REQUIREMENTS — Please quote only the lines that start at the one with "for node in" and go on to the last line of the data, both ends kept.

---------- DATA EXCERPT

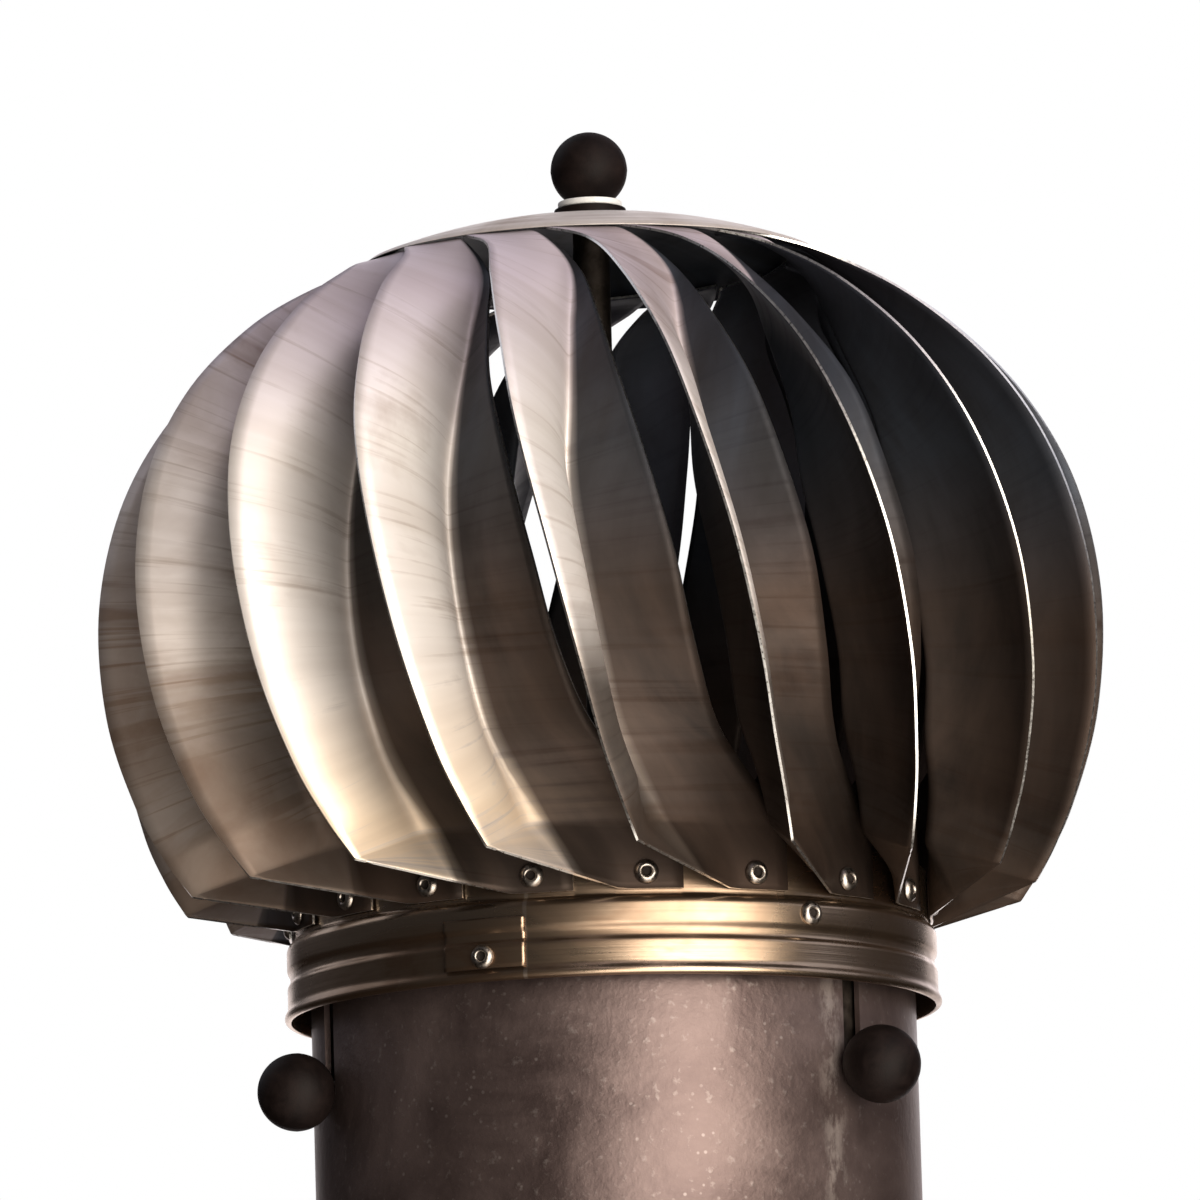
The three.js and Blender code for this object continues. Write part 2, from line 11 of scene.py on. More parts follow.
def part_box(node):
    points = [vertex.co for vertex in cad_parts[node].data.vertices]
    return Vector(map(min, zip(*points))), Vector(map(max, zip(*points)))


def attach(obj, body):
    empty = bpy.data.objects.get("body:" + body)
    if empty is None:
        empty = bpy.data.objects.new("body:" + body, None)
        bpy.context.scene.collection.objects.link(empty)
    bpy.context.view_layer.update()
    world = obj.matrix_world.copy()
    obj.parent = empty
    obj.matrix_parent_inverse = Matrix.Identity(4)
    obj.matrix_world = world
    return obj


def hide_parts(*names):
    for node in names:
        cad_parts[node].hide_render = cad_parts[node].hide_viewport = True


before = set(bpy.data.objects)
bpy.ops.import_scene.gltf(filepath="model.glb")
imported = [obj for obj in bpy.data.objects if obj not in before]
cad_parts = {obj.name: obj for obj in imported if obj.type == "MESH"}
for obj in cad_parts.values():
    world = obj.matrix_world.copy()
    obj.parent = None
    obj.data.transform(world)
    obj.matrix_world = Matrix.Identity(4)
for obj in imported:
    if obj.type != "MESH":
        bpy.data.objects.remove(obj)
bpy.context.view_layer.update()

--------------------

EXERCISE RESULT —
    for node in names:
        cad_parts[node].hide_render = cad_parts[node].hide_viewport = True


before = set(bpy.data.objects)
bpy.ops.import_scene.gltf(filepath="model.glb")
imported = [obj for obj in bpy.data.objects if obj not in before]
cad_parts = {obj.name: obj for obj in imported if obj.type == "MESH"}
for obj in cad_parts.values():
    world = obj.matrix_world.copy()
    obj.parent = None
    obj.data.transform(world)
    obj.matrix_world = Matrix.Identity(4)
for obj in imported:
    if obj.type != "MESH":
        bpy.data.objects.remove(obj)
bpy.context.view_layer.update()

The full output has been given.